When people are asked to create a scenario of rape, many will picture a dark night, a young attractive women walking alone. Out of the bushes jumps a smelly, burly, unshaven man with scraggly clothes. This horrible manifestation of evil is overwhelmed by lust for this beautiful woman and so he knocks her to the ground and rapes her. He then flees into the night leaving an emotionally-shattered young woman, who after receiving care from a doctor, reassurance from the police officer, a hug from loved ones, will be ready to carry on as usual in a day or two.
Or perhaps they picture a young voluptuous woman who cannot control her flirtatious behavior. What is she doing in a bar dressed like that? How can she possibly blame those young men she has been teasing all night long? What in the world did she expect anyway?
Or consider a not-so-attractive woman who accuses a "pillar of the community" of rape… after the poor man spurned her. One really needs to watch out for these vindictive women who are out to destroy innocent husbands, fathers.
These simplistic pictures of rape scenarios provide us with a number of myths about the crime of rape: what it is, who commits it and why, and who its survivors are. The myths serve a useful purpose; they insulate people from the reality of rape, permitting them to live without fear that it could happen to them.
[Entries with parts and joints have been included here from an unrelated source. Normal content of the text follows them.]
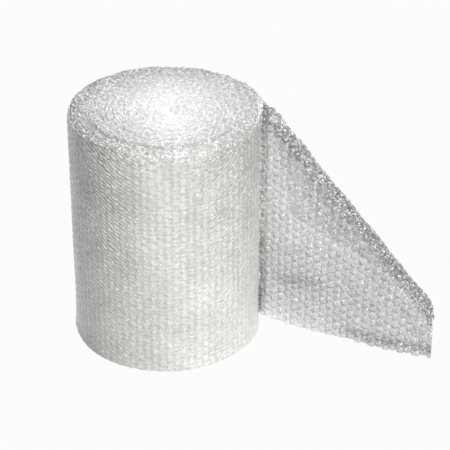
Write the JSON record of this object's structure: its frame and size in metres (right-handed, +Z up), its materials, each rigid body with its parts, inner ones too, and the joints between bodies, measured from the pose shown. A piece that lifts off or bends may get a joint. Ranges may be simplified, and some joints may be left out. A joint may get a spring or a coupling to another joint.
{
  "type": "bubble wrap roll",
  "caption": "Coreless roll of clear bubble wrap that stands on its end, with its outer end unrolled as a free tail whose upper corner has fallen over.",
  "frame": {"origin": "on the axis of the roll, where it meets the surface that the roll stands on", "axes": "+Z up along the axis of the roll; +X towards the side where the free tail leaves the roll; +Y towards the flat face of the tail"},
  "size_m": [0.4445, 0.2335, 0.3012],
  "materials": {
    "film": "clear polyethylene bubble film, milky where its layers lie on each other, glossy on every bubble"
  },
  "bodies": {
    "root": {"bubble_wrap": "film"}
  },
  "joints": []
}
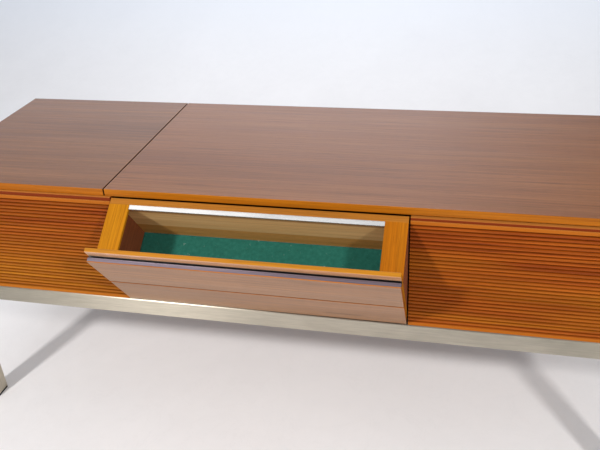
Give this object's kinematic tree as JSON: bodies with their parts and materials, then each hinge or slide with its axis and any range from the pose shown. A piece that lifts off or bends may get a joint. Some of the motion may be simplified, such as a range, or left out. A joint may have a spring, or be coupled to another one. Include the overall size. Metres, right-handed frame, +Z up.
{
  "type": "radio phonograph console",
  "caption": "Low walnut radiogram sideboard on a square steel tube frame, with a hinged lid over the record deck and dial, ribbed speaker fronts and a felt-lined tilting centre bin.",
  "frame": {"origin": "middle of the overall footprint on the floor, bin open as stored", "axes": "+X along the front to the viewer's right, -Y towards the viewer in front, +Z up"},
  "size_m": [1.568, 0.652, 0.63],
  "materials": {
    "walnut_veneer": "oiled walnut veneer, satin sheen",
    "walnut_solid": "orange-brown solid edge and ribbed wood, satin",
    "inner_wood": "plain plywood and chipboard",
    "steel_frame": "brushed nickel-plated square tube",
    "steel": "zinc-plated",
    "aluminium": "brushed, clear anodised",
    "black_rubber": "matt",
    "black_plastic": "matt",
    "cloth": "woven loudspeaker cloth",
    "felt": "green felt",
    "brass": "satin",
    "painted": "dark grey enamel",
    "cone_paper": "matt paper pulp",
    "chrome": "polished",
    "glass": "clear",
    "red_plastic": "gloss",
    "hardboard": "brown hardboard",
    "ivory_plastic": "gloss"
  },
  "bodies": {
    "cabinet": {"frame_front_rail": "steel_frame", "frame_rear_rail": "steel_frame", "frame_side_rails": "steel_frame", "frame_legs": "steel_frame", "foot_glides": "black_rubber", "bottom_board": "inner_wood", "end_panel_left": "walnut_veneer", "end_panel_right": "walnut_veneer", "divider_left": "inner_wood", "divider_right": "inner_wood", "rear_top_rails": "inner_wood", "back_panel": "hardboard", "back_panel_screws": "steel", "fixed_top": "walnut_veneer", "grille_left": "walnut_solid", "grille_right": "walnut_solid", "grille_cloths": "cloth", "speaker_baffles": "inner_wood", "loudspeaker_chassis": "painted", "loudspeaker_cones": "cone_paper", "bin_pivot_brackets": "steel", "lid_hinge_base_leaf": "brass", "deck_board": "inner_wood", "deck_plate": "painted", "tonearm_base": "chrome", "arm_rest": "black_plastic", "motor": "steel", "control_panel": "aluminium", "dial_glass": "glass", "tuner_chassis": "steel", "amplifier_chassis": "steel", "power_transformer": "painted", "rear_socket_panel": "black_plastic"},
    "bin": {"bin_front_panel": "walnut_solid", "bin_upper_board": "walnut_veneer", "bin_lower_board": "walnut_veneer", "bin_pull_channel": "aluminium", "bin_side_walls": "inner_wood", "bin_back_wall": "inner_wood", "bin_floor": "inner_wood", "bin_felt": "felt", "bin_back_batten": "inner_wood", "bin_rim": "walnut_solid", "bin_alu_trim": "aluminium", "bin_stop_pegs": "steel"},
    "lid": {"left_lid": "walnut_veneer", "lid_hinge_lid_leaf": "brass"},
    "turntable": {"platter": "aluminium", "platter_mat": "black_rubber"},
    "arm_pivot": {"tonearm_yoke": "chrome"},
    "arm": {"tonearm": "aluminium"},
    "speed_lever": {"speed_lever": "black_plastic"},
    "tuning_knob": {"tuning_knob": "aluminium"},
    "pointer": {"dial_pointer": "red_plastic"},
    "volume_knob": {"volume_knob": "aluminium"},
    "tone_knob": {"tone_knob": "aluminium"},
    "button_1": {"push_button_1": "ivory_plastic"},
    "button_2": {"push_button_2": "ivory_plastic"},
    "button_3": {"push_button_3": "ivory_plastic"},
    "button_4": {"push_button_4": "ivory_plastic"}
  },
  "joints": [
    {"name": "bin_tilt", "type": "hinge", "parent": "cabinet", "child": "bin", "pos_m": [0, -0.18785, 0.37294], "axis": [1, 0, 0], "range_deg": [-36.2, 0]},
    {"name": "lid_hinge", "type": "hinge", "parent": "cabinet", "child": "lid", "pos_m": [-0.548, 0.31363, 0.6114], "axis": [-1, 0, 0], "range_deg": [0, 82]},
    {"name": "platter_spin", "type": "hinge", "parent": "cabinet", "child": "turntable", "pos_m": [-0.602, 0.12603, 0.545], "axis": [0, 0, -1], "continuous": true},
    {"name": "arm_swing", "type": "hinge", "parent": "cabinet", "child": "arm_pivot", "pos_m": [-0.392, 0.18603, 0.55], "axis": [0, 0, -1], "range_deg": [0, 60]},
    {"name": "arm_lift", "type": "hinge", "parent": "arm_pivot", "child": "arm", "pos_m": [-0.392, 0.18603, 0.568], "axis": [-1, 0, 0], "range_deg": [0, 7]},
    {"name": "speed_select", "type": "hinge", "parent": "cabinet", "child": "speed_lever", "pos_m": [-0.452, -0.03197, 0.537], "axis": [0, 0, 1], "range_deg": [-35, 35]},
    {"name": "tuning_turn", "type": "hinge", "parent": "cabinet", "child": "tuning_knob", "pos_m": [-0.374, -0.11297, 0.559], "axis": [0, 0, -1], "range_deg": [-900, 900]},
    {"name": "pointer_slide", "type": "slide", "parent": "cabinet", "child": "pointer", "axis": [1, 0, 0], "range_m": [-0.096, 0.096]},
    {"name": "volume_turn", "type": "hinge", "parent": "cabinet", "child": "volume_knob", "pos_m": [-0.436, -0.11297, 0.559], "axis": [0, 0, -1], "range_deg": [0, 270]},
    {"name": "tone_turn", "type": "hinge", "parent": "cabinet", "child": "tone_knob", "pos_m": [-0.492, -0.11297, 0.559], "axis": [0, 0, -1], "range_deg": [-135, 135]},
    {"name": "button_1_press", "type": "slide", "parent": "cabinet", "child": "button_1", "axis": [0, 0, 1], "range_m": [-0.004, 0], "stiffness_N_per_m": 300, "springref_m": 0.002},
    {"name": "button_2_press", "type": "slide", "parent": "cabinet", "child": "button_2", "axis": [0, 0, 1], "range_m": [-0.004, 0], "stiffness_N_per_m": 300, "springref_m": 0.002},
    {"name": "button_3_press", "type": "slide", "parent": "cabinet", "child": "button_3", "axis": [0, 0, 1], "range_m": [-0.004, 0], "stiffness_N_per_m": 300, "springref_m": 0.002},
    {"name": "button_4_press", "type": "slide", "parent": "cabinet", "child": "button_4", "axis": [0, 0, 1], "range_m": [-0.004, 0], "stiffness_N_per_m": 300, "springref_m": 0.002}
  ],
  "couplings": [
    {"joint": "pointer_slide", "follows": "tuning_turn", "m_per_rad": 0.005984}
  ]
}
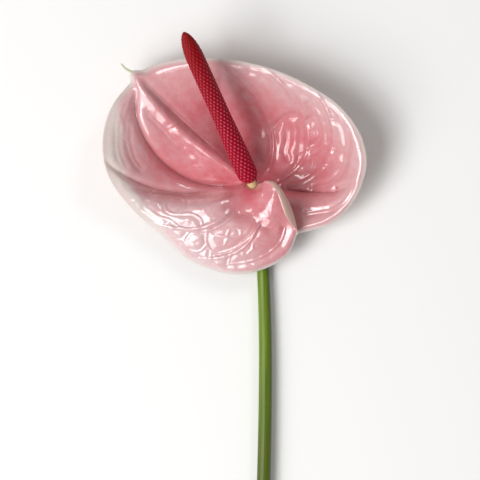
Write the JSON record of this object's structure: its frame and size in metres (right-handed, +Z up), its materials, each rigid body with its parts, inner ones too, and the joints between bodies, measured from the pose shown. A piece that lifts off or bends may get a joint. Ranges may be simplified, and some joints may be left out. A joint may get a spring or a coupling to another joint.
{
  "type": "cut anthurium stem",
  "caption": "Cut anthurium flower on its stem, lying face up: a waxy heart-shaped pink spathe round a deep red floret-covered spadix, on a long green stem.",
  "frame": {"origin": "middle of the underside of the box round the part, on the surface it lies on", "axes": "+Y along the stem from its cut end towards the flower, +Z up out of the face of the flower"},
  "size_m": [0.1208, 0.3646, 0.0492],
  "materials": {
    "spathe": "waxy, pink fading to a pale cream rim",
    "spadix": "satin, deep red with pale pink dots",
    "stem": "satin green"
  },
  "bodies": {
    "root": {"stem": "stem", "spathe": "spathe", "spadix": "spadix"}
  },
  "joints": []
}
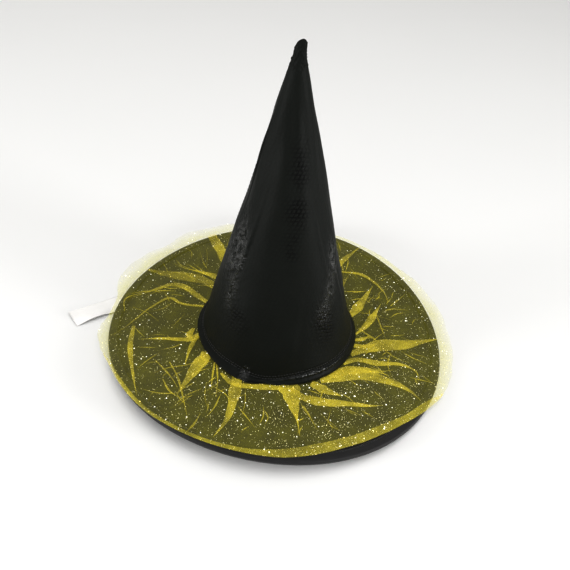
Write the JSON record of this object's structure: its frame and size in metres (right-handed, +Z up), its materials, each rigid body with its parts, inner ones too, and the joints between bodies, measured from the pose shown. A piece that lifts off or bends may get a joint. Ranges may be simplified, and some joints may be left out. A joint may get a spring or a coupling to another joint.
{
  "type": "witch hat",
  "caption": "Pointed black costume hat: a tall embossed cone with a limp tip on a wide round brim, under a pleated yellow glitter net.",
  "frame": {"origin": "centre of the head opening, level with the mean plane of the brim's underside", "axes": "+Z up through the crown, -Y the hat's front, +X to the right when looking at the front; the crown's seam is at the back, +Y"},
  "size_m": [0.4473, 0.383, 0.3594],
  "materials": {
    "crown_cloth": "embossed, glossy coated",
    "brim_cloth": "matte felt",
    "binding": "satin tape",
    "stiffener": "matte non-woven",
    "hoop_wire": "flat spring wire",
    "sleeve": "crimped",
    "thread": "sewing thread",
    "sweatband": "grosgrain ribbon",
    "tulle": "fine net with glitter",
    "label": "smooth woven ribbon"
  },
  "bodies": {
    "hat": {"brim_bottom_fabric": "brim_cloth", "brim_foam": "stiffener", "brim_top_fabric": "brim_cloth", "brim_hoop": "hoop_wire", "hoop_sleeve": "sleeve", "label_tab": "label", "edge_binding": "binding", "binding_thread": "thread", "tulle_overlay": "tulle", "opening_tape": "binding", "sweatband": "sweatband", "sweatband_thread": "thread", "crown_hem": "crown_cloth", "hem_thread": "thread", "crown_cone": "crown_cloth", "crown_stiffener": "stiffener", "back_seam_tape": "binding"},
    "tip": {"crown_tip": "crown_cloth"},
    "label": {"care_label": "label"}
  },
  "joints": [
    {"name": "tip_flop", "type": "hinge", "parent": "hat", "child": "tip", "pos_m": [-0.00913, -0.01004, 0.33], "axis": [0, 1, 0], "range_deg": [-50, 50]},
    {"name": "label_flap", "type": "hinge", "parent": "hat", "child": "label", "pos_m": [-0.19868, 0.01631, -0.00831], "axis": [-0.6361, 0.7716, 0], "range_deg": [-90, 75]}
  ]
}
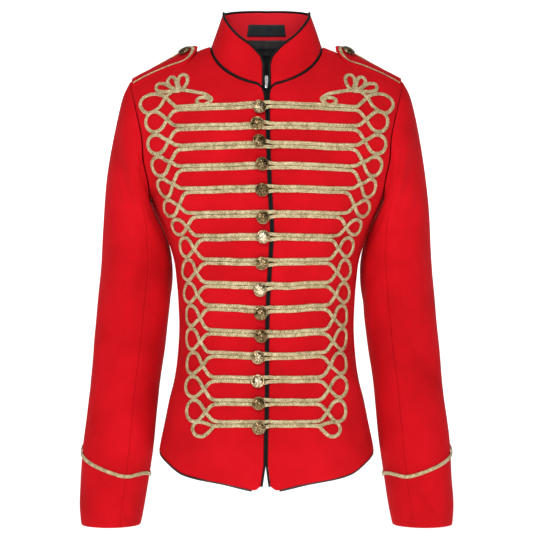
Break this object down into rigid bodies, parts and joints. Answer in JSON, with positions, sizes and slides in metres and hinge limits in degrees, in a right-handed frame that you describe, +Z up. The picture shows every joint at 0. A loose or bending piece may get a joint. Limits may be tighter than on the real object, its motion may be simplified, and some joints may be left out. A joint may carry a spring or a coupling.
{
  "type": "military parade jacket",
  "caption": "Waist-length red parade jacket with a stand collar, gold braid frogging, shoulder straps, cuff braid and a hidden front zip, filled out as if worn.",
  "frame": {"origin": "the middle of the wearer's neck, level with the top of the shoulder line: the fronts and back hang below it and the collar stands above it", "axes": "+Z up along the jacket's length, -Y towards the front closing, +Y towards the back, +X towards the wearer's left sleeve"},
  "size_m": [0.561, 0.2329, 0.7749],
  "materials": {
    "red_cloth": "fine scarlet twill, matt with a soft sheen",
    "black_trim": "black cord piping and zip tape",
    "black_lining": "black satin lining",
    "blank_label": "plain black woven label, blank",
    "gold_braid": "metallic gold flat braid",
    "aged_brass": "antique brass with dark recesses",
    "zip_metal": "satin grey metal"
  },
  "bodies": {
    "jacket": {"front_right": "red_cloth", "front_left": "red_cloth", "back": "red_cloth", "sleeve_top_right": "red_cloth", "sleeve_top_left": "red_cloth", "sleeve_under_right": "red_cloth", "sleeve_under_left": "red_cloth", "collar": "red_cloth", "shoulder_strap_right": "red_cloth", "shoulder_strap_left": "red_cloth", "collar_piping": "black_trim", "neck_piping": "black_trim", "front_piping_right": "black_trim", "front_piping_left": "black_trim", "zip_tape_right": "black_trim", "zip_tape_left": "black_trim", "back_lining": "black_lining", "label": "blank_label", "frogging_right": "gold_braid", "frogging_left": "gold_braid", "cuff_braid_right": "gold_braid", "cuff_braid_left": "gold_braid", "strap_braid_right": "gold_braid", "strap_braid_left": "gold_braid", "button_01": "aged_brass", "button_02": "aged_brass", "button_03": "aged_brass", "button_04": "aged_brass", "button_05": "aged_brass", "button_06": "aged_brass", "button_07": "aged_brass", "button_08": "aged_brass", "button_09": "aged_brass", "button_10": "aged_brass", "button_11": "aged_brass", "button_12": "aged_brass", "button_13": "aged_brass", "button_14": "aged_brass", "button_15": "aged_brass", "strap_button_right": "aged_brass", "strap_button_left": "aged_brass", "zip_chain": "zip_metal", "zip_slider": "zip_metal"},
    "zip_pull": {"zip_pull_tab": "zip_metal"}
  },
  "joints": [
    {"name": "pull_swing", "type": "hinge", "parent": "jacket", "child": "zip_pull", "pos_m": [0, -0.08526, -0.05078], "axis": [-1, 0, 0], "range_deg": [0, 120]}
  ]
}
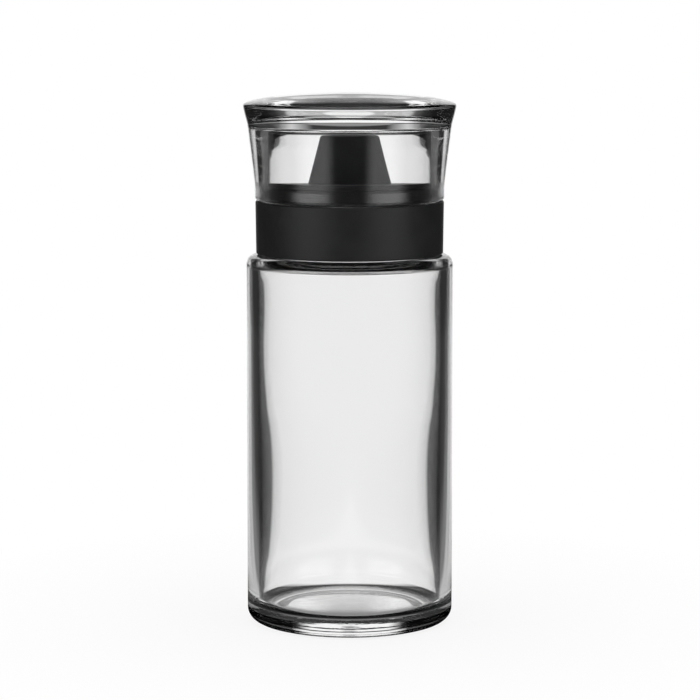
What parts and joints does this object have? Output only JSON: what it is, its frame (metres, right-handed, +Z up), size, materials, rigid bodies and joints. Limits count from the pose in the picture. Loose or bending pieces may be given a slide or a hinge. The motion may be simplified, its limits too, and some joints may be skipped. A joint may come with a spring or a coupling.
{
  "type": "oil cruet",
  "caption": "Cylindrical glass oil cruet with a thick base, a black screw collar, a conical pouring spout and a clear flared lift-off stopper.",
  "frame": {"origin": "centre of the flat ring that the bottle stands on", "axes": "+Z up along the axis of the bottle, from the base to the stopper; -Y faces the viewer of the picture"},
  "size_m": [0.0658, 0.0658, 0.1645],
  "materials": {
    "clear_glass": "clear pressed soda-lime glass, fire polished",
    "pale_silicone": "pale satin silicone",
    "satin_black_plastic": "fine satin moulded black plastic",
    "gloss_black_plastic": "polished black plastic",
    "soft_black_seal": "satin black soft seal",
    "insert_black_plastic": "plain moulded black plastic",
    "clear_acrylic": "thick clear polished acrylic"
  },
  "bodies": {
    "bottle": {"glass_bottle": "clear_glass"},
    "gasket": {"neck_gasket": "pale_silicone"},
    "cap": {"screw_collar": "satin_black_plastic", "pourer": "gloss_black_plastic", "stopper_ring": "soft_black_seal", "flow_insert": "insert_black_plastic"},
    "stopper": {"stopper": "clear_acrylic"}
  },
  "joints": [
    {"name": "collar_rise", "type": "slide", "parent": "bottle", "child": "gasket", "axis": [0, 0, 1], "range_m": [0, 0.0048]},
    {"name": "collar_turn", "type": "hinge", "parent": "gasket", "child": "cap", "pos_m": [0, 0, 0.123], "axis": [0, 0, 1], "range_deg": [0, 400]},
    {"name": "stopper_lift", "type": "slide", "parent": "cap", "child": "stopper", "axis": [0, 0, 1], "range_m": [0, 0.045]}
  ],
  "couplings": [
    {"joint": "collar_rise", "follows": "collar_turn", "m_per_rad": 0.00066845}
  ]
}
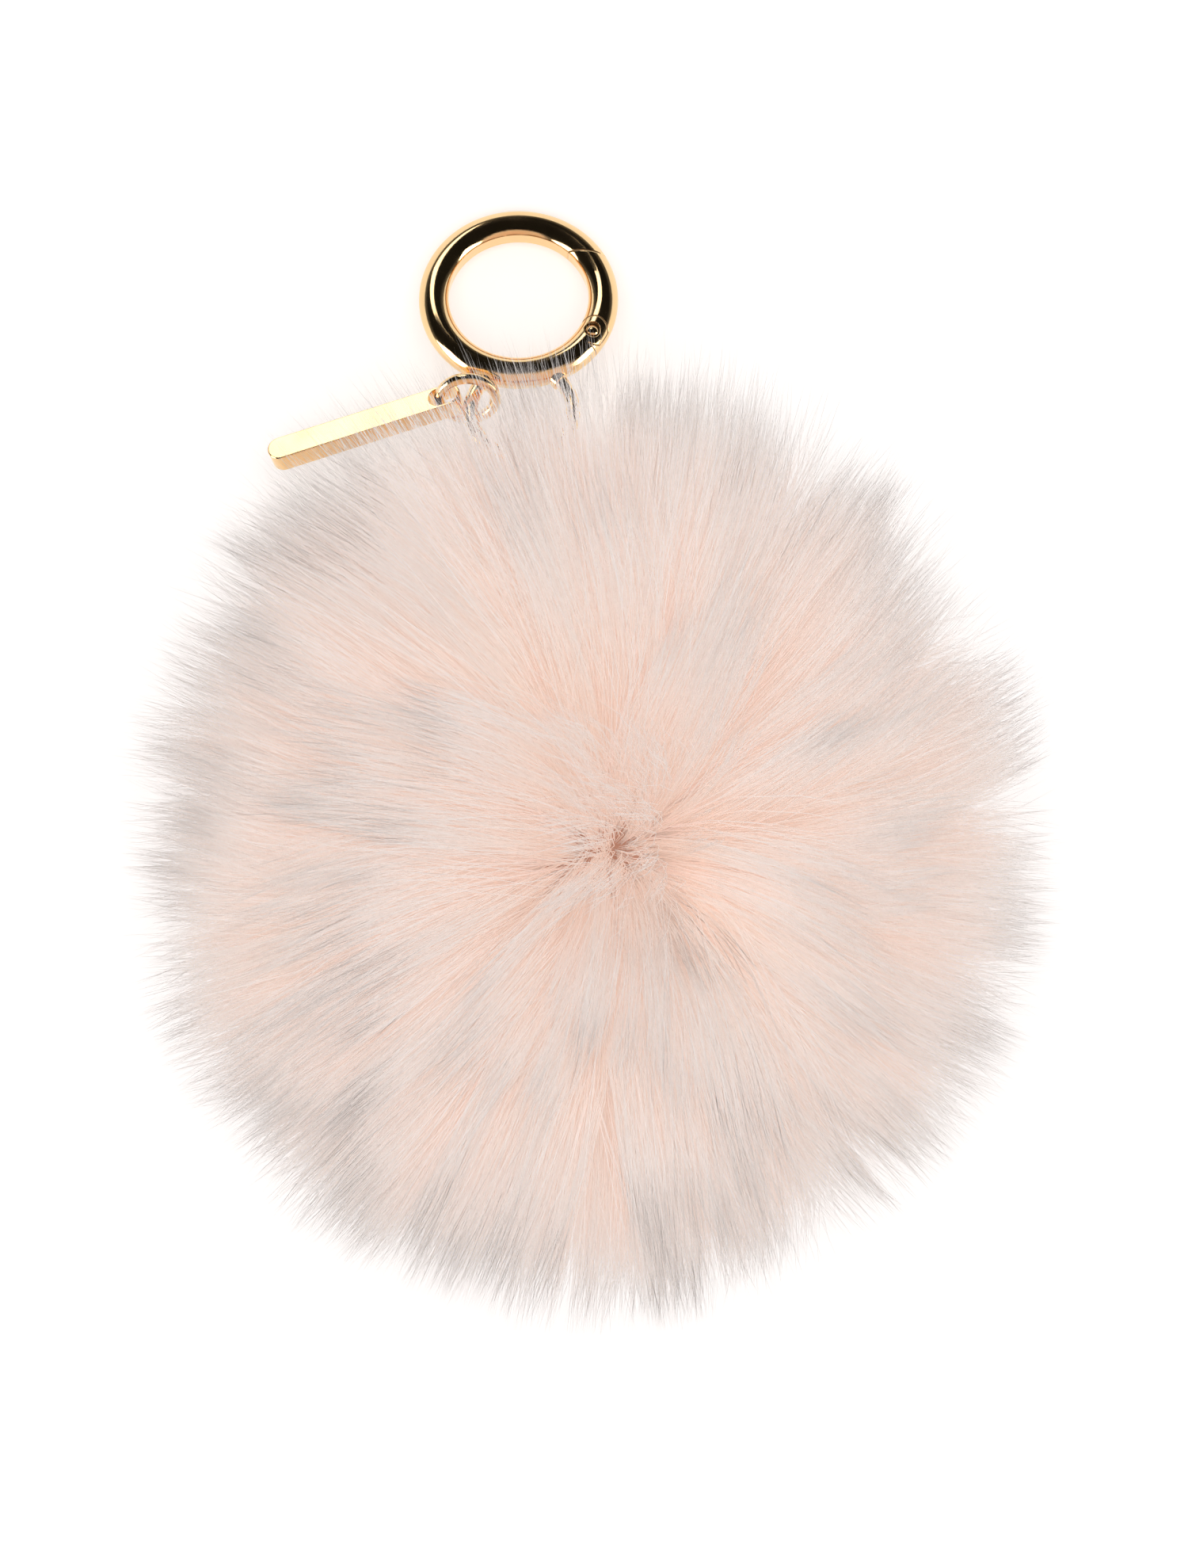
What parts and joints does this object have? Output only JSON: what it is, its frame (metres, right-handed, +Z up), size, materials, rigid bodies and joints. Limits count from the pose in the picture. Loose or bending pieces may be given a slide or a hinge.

Perhaps the most devastating effect of the myths is to shift the responsibility for the assault from the assailant to the survivor.
Myth:
"It can't happen to me." Rape is an isolated infrequent event that only happens to certain kinds of people: attractive, young women who are promiscuous or provocative.
Fact:
Anyone can be sexually assaulted. Studies show that survivors include infants to people in their 80's, people with disabilities, and persons from every racial, ethnic, religious, economic and social background.
Myth:
Women asked to be raped. Women often provoke rape by their own behavior: wearing low-cut or tight clothing, going out alone, staying out too late, being drunk, using drugs, kissing, etc.
Fact:
No one asks to be sexually assaulted; nor does anyone's behavior justify or excuse the crime. Sexual assault is a crime of violence, not passion. People have a right to be safe from sexual violence at any time, any place and under any circumstance.
Myth:
Most sexual assaults are committed by strangers at night in out-of-the way places.
Fact:
Familiar people and safe places are at times the most dangerous. A person is less likely to identify a friend or acquaintance or date as a rapist. As many at 80% of all sexual assaults are committed by someone the survivor knows. Over 50% of all sexual assaults occur in the home and as many sexual assaults occur during the daytime as happen at night.
Myth:
Women frequently "cry rape".
Fact:
Women typically do not lie about rape. The FBI reports that false accusations account for only 2% of all reported sexual assaults.
Myth:
Rapists are lonely, sexually unfulfilled men.
Fact:
Studies of convicted rapists indicate that more than 60% were married and virtually all had normal sexual relationships with women at the time they committed the assault.
Myth:
Men and boys cannot be sexually assaulted.
Fact:
It is currently estimated that one out of ten men are survivors of sexual assault and one out of seven are sexually abused as children. It is very difficult for a male to report an assault. The male species is "supposed" to be able to protect himself.
Myth:
Male rape is homosexual rape.
Fact:
Rape is about power and control, not about sex. Male rapes say nothing of the sexual orientation of either the survivor or the perpetrator. Perpetrators of male rapes usually identify themselves as heterosexual in their consensual sexual activities.
Myth:
Rape is the result of intense sexual desire.
Fact:
Rape is, in fact, not an expression of sexual desire as much as it is an expression of other, non-sexual needs. Rape is never the result simply of sexual arousal that has no other opportunity for gratification. The primary motivation for rape is to discharge feelings of anger, contempt, hostility, vulnerability, or inadequacy. Sex is the means of discharging those feelings and asserting control, power and exploitation.
Myth:
Most women react hysterically to rape.
Fact:
A prevailing myth about rape survivors is that they are hysterical and tearful following a rape. On the contrary they exhibit an extremely wide range of emotions in the immediate hours following a rape. Survivors may be either controlled or expressed in their reactions. Controlled survivors may be calm, composed and even subdued. Expressed survivors may be restless, crying, smiling, tense. The primary feeling of rape survivors is fear; most feel lucky to be alive, to have survived the encounter.
Myth:
The best way for a survivor to "get over" the sexual assault is to act like it didn't happen, to put it behind them and be "normal" again.
Fact:
Speaking out about the sexual assault is part of the recovery process for survivors. Each survivor is the expert on their own recovery and what they need. For many, recovery becomes an ongoing process of change and empowerment that can continue for years. All survivors have a right to support and validation from friends, family, and service providers, wherever they are in their recovery process.
There are many more myths surrounding sexual assault. These are the most frequently encountered. We need to recognize the myths as they occur in the perceptions of the crime expressed by the survivor and their family. Both the family and the survivor need to recognize these myths for what they are. It is much too easy, even today, for a survivor to accept responsibility for the assault. It is equally as easy for the family to suffer tremendous guilt because they did not prevent the assault. We all need to understand the only person responsible is the assailant.